President Barack Obama will outline a plan to reduce the country's addiction to oil today after US lawmakers say BP's cost- cutting culture caused the worst spill in US history.
A day after BP shares fell 9 per cent in London and New York, US lawmakers will ask the company's US head Lamar McKay why the company made repeated choices that appeared to favour cost savings over safety before its rig blew up in the Gulf of Mexico.
The accusations come as BP, a listed company which has lost about half it's market value since the spill began almost two months ago, was stripped of its AA debt rating by rating agency Fitch.
The downgrade follows a precipitous fall in shares after more than 50 Democratic senators proposed that the company make a $20 billion payment into an independently managed account to cover compensation for victims and the clean-up.
US politicians have also been calling on BP to scrap its quarterly dividend to ensure it has enough money on hand to cover these costs.
BP shares were down 1.3 per cent at 350.7 pence at 12.45 pm Irish time today.
Mr McKay, the head of BP America, will be surrounded at the congressional hearings by executives from Exxon Mobil, Chevron, ConocoPhillips and Royal Dutch Shell seeking to stave off repercussions for the industry. Mr McKay's rivals are likely to hang him out to dry in a rush to prove their companies would never take such risks or face such failures as the spill that has poured millions of gallons of oil into the Gulf of Mexico.
"This incident represents a dramatic departure from the industry norm in deepwater drilling," Exxon Mobil chairman and chief executive Rex Tillerson said in prepared testimony obtained by Reuters.
The April 20th explosion on an offshore rig killed 11 workers and ruptured BP's well. The spill has fouled 190km of U.S coastline, imperilled multibillion-dollar fishing and tourism industries and killed birds, sea turtles and dolphins.
In a pivotal week in the crisis, Mr Obama wraps up a two-day trip to the Gulf today before returning to Washington to give a televised speech aimed at seizing political momentum that has slipped away as the oil flows unabated.
A spokesman said that Mr Obama's speech would focus on ways of speeding up payment of damages and plans to deal with the leaking well as well as outline a plan to reduce US dependence on fossil fuels.

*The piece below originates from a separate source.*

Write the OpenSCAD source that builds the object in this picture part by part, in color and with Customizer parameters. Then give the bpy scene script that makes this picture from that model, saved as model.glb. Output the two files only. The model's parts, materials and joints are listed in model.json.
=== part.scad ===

"He will talk about what our fundamental energy approach must be going forward to reduce our dependence on oil and fossil fuels", a White House official said.
Despite his attempts to move the debate forward and focus attention on BP, some Gulf residents are angry at Mr Obama.
"This is ridiculous. This is America. They're letting BP control this country? Or any other oil company? What's going on in this world?" said oyster dock manager Terry Alexis in Empire, Louisiana.
The spill has overshadowed Obama's political agenda of job creation and Wall Street reform -- both key issues in November congressional elections in which his fellow Democrats are expected to face tough fights to hold on to their majorities.
BP has also faced a barrage of criticism over its handling of the clean-up.
Two Democratic lawmakers said British-based BP chose faster and cheaper drilling options in the Gulf of Mexico that "increased the danger of a catastrophic well failure".
"It appears that BP repeatedly chose risky procedures in order to reduce costs and save time and made minimal efforts to contain the added risk," Henry Waxman and Bart Stupak, the top Democrats on the House of Representatives Energy and Commerce Committee, said in a letter ahead of today's hearing.
They quoted e-mails sent before the explosion by BP drilling engineers who called the project a "nightmare well" and said a team leader who opted not to use extra equipment to reduce the potential for gas flows into the well was "right on the risk/reward equation".
BP has hired investment banks Blackstone Group, Goldman Sachs Group and Credit Suisse Group as advisers, a source familiar with the matter said, without identifying the purpose of the advice.
But stopping drilling is a double-edged sword for many on the Gulf of Mexico, who count on oil rigs to keep their states economically afloat.
BP's McKay will argue that cutting back drilling operations will hurt American workers and increase risks of a spill, POLITICO reported, citing testimony provided to the Energy and Commerce Committee in advance of today's hearing.
"America's economy, security and standard of living today significantly depend upon domestic oil and gas production. Reducing our energy production, absent a concurrent reduction in consumption, would shift additional jobs and dollars off-shore and place millions of additional barrels per day into tanker ships that must traverse the world's oceans,"Mr McKay is scheduled to say.